>>>

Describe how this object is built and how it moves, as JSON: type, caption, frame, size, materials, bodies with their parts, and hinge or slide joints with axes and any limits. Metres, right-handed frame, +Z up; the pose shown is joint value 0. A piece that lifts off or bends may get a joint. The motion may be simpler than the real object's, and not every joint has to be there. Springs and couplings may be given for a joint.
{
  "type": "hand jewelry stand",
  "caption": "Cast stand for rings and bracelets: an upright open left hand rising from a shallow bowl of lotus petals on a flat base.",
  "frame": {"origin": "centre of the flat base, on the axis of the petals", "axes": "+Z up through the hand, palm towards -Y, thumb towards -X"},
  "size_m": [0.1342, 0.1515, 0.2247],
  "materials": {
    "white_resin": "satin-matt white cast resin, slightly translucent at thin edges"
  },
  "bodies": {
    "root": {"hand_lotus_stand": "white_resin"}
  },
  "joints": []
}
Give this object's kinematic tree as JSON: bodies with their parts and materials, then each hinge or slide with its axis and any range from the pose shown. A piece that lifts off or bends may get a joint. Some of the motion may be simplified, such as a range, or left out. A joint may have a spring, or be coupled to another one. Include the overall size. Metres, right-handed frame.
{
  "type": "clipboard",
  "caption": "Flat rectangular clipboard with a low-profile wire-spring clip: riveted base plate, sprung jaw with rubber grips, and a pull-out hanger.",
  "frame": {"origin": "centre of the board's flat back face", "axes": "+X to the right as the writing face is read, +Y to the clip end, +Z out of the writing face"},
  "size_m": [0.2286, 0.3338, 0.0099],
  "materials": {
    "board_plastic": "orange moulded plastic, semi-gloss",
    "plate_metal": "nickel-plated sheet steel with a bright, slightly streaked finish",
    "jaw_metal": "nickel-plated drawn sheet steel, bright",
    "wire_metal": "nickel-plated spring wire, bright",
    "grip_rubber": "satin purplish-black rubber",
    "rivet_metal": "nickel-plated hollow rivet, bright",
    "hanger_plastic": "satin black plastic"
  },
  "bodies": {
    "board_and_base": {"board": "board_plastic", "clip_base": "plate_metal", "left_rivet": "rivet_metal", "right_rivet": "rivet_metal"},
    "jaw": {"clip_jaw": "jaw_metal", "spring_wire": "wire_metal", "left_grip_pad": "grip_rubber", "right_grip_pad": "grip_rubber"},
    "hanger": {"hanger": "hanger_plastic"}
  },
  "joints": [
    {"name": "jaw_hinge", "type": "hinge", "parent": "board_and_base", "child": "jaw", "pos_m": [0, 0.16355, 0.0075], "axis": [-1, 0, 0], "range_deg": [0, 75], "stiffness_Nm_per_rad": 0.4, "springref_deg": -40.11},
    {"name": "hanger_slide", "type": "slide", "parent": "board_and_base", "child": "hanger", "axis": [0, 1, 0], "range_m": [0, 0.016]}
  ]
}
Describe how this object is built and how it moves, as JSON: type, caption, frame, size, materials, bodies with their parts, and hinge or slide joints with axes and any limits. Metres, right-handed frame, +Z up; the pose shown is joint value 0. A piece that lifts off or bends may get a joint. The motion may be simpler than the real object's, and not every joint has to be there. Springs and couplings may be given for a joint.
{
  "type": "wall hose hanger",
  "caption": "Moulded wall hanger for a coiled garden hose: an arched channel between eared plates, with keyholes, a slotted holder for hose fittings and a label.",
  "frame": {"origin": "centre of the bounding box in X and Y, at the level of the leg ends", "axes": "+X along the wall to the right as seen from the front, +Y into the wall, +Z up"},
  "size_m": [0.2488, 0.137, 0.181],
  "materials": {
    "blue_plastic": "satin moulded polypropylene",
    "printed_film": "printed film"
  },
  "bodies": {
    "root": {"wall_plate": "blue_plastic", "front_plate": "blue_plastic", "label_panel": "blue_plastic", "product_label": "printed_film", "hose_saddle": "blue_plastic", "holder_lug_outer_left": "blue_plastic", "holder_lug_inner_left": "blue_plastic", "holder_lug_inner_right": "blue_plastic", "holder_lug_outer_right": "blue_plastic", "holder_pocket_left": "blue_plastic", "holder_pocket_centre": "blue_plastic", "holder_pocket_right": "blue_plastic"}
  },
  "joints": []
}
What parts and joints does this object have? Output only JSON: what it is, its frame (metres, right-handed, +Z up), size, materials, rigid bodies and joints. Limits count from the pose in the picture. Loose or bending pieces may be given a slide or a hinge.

<<<

GOAL: Please output every record, keeping each line exact.

RESPONSE TO THIS TASK:
Describe how this object is built and how it moves, as JSON: type, caption, frame, size, materials, bodies with their parts, and hinge or slide joints with axes and any limits. Metres, right-handed frame, +Z up; the pose shown is joint value 0. A piece that lifts off or bends may get a joint. The motion may be simpler than the real object's, and not every joint has to be there. Springs and couplings may be given for a joint.
{
  "type": "hand jewelry stand",
  "caption": "Cast stand for rings and bracelets: an upright open left hand rising from a shallow bowl of lotus petals on a flat base.",
  "frame": {"origin": "centre of the flat base, on the axis of the petals", "axes": "+Z up through the hand, palm towards -Y, thumb towards -X"},
  "size_m": [0.1342, 0.1515, 0.2247],
  "materials": {
    "white_resin": "satin-matt white cast resin, slightly translucent at thin edges"
  },
  "bodies": {
    "root": {"hand_lotus_stand": "white_resin"}
  },
  "joints": []
}
Give this object's kinematic tree as JSON: bodies with their parts and materials, then each hinge or slide with its axis and any range from the pose shown. A piece that lifts off or bends may get a joint. Some of the motion may be simplified, such as a range, or left out. A joint may have a spring, or be coupled to another one. Include the overall size. Metres, right-handed frame.
{
  "type": "clipboard",
  "caption": "Flat rectangular clipboard with a low-profile wire-spring clip: riveted base plate, sprung jaw with rubber grips, and a pull-out hanger.",
  "frame": {"origin": "centre of the board's flat back face", "axes": "+X to the right as the writing face is read, +Y to the clip end, +Z out of the writing face"},
  "size_m": [0.2286, 0.3338, 0.0099],
  "materials": {
    "board_plastic": "orange moulded plastic, semi-gloss",
    "plate_metal": "nickel-plated sheet steel with a bright, slightly streaked finish",
    "jaw_metal": "nickel-plated drawn sheet steel, bright",
    "wire_metal": "nickel-plated spring wire, bright",
    "grip_rubber": "satin purplish-black rubber",
    "rivet_metal": "nickel-plated hollow rivet, bright",
    "hanger_plastic": "satin black plastic"
  },
  "bodies": {
    "board_and_base": {"board": "board_plastic", "clip_base": "plate_metal", "left_rivet": "rivet_metal", "right_rivet": "rivet_metal"},
    "jaw": {"clip_jaw": "jaw_metal", "spring_wire": "wire_metal", "left_grip_pad": "grip_rubber", "right_grip_pad": "grip_rubber"},
    "hanger": {"hanger": "hanger_plastic"}
  },
  "joints": [
    {"name": "jaw_hinge", "type": "hinge", "parent": "board_and_base", "child": "jaw", "pos_m": [0, 0.16355, 0.0075], "axis": [-1, 0, 0], "range_deg": [0, 75], "stiffness_Nm_per_rad": 0.4, "springref_deg": -40.11},
    {"name": "hanger_slide", "type": "slide", "parent": "board_and_base", "child": "hanger", "axis": [0, 1, 0], "range_m": [0, 0.016]}
  ]
}
Describe how this object is built and how it moves, as JSON: type, caption, frame, size, materials, bodies with their parts, and hinge or slide joints with axes and any limits. Metres, right-handed frame, +Z up; the pose shown is joint value 0. A piece that lifts off or bends may get a joint. The motion may be simpler than the real object's, and not every joint has to be there. Springs and couplings may be given for a joint.
{
  "type": "wall hose hanger",
  "caption": "Moulded wall hanger for a coiled garden hose: an arched channel between eared plates, with keyholes, a slotted holder for hose fittings and a label.",
  "frame": {"origin": "centre of the bounding box in X and Y, at the level of the leg ends", "axes": "+X along the wall to the right as seen from the front, +Y into the wall, +Z up"},
  "size_m": [0.2488, 0.137, 0.181],
  "materials": {
    "blue_plastic": "satin moulded polypropylene",
    "printed_film": "printed film"
  },
  "bodies": {
    "root": {"wall_plate": "blue_plastic", "front_plate": "blue_plastic", "label_panel": "blue_plastic", "product_label": "printed_film", "hose_saddle": "blue_plastic", "holder_lug_outer_left": "blue_plastic", "holder_lug_inner_left": "blue_plastic", "holder_lug_inner_right": "blue_plastic", "holder_lug_outer_right": "blue_plastic", "holder_pocket_left": "blue_plastic", "holder_pocket_centre": "blue_plastic", "holder_pocket_right": "blue_plastic"}
  },
  "joints": []
}
What parts and joints does this object have? Output only JSON: what it is, its frame (metres, right-handed, +Z up), size, materials, rigid bodies and joints. Limits count from the pose in the picture. Loose or bending pieces may be given a slide or a hinge.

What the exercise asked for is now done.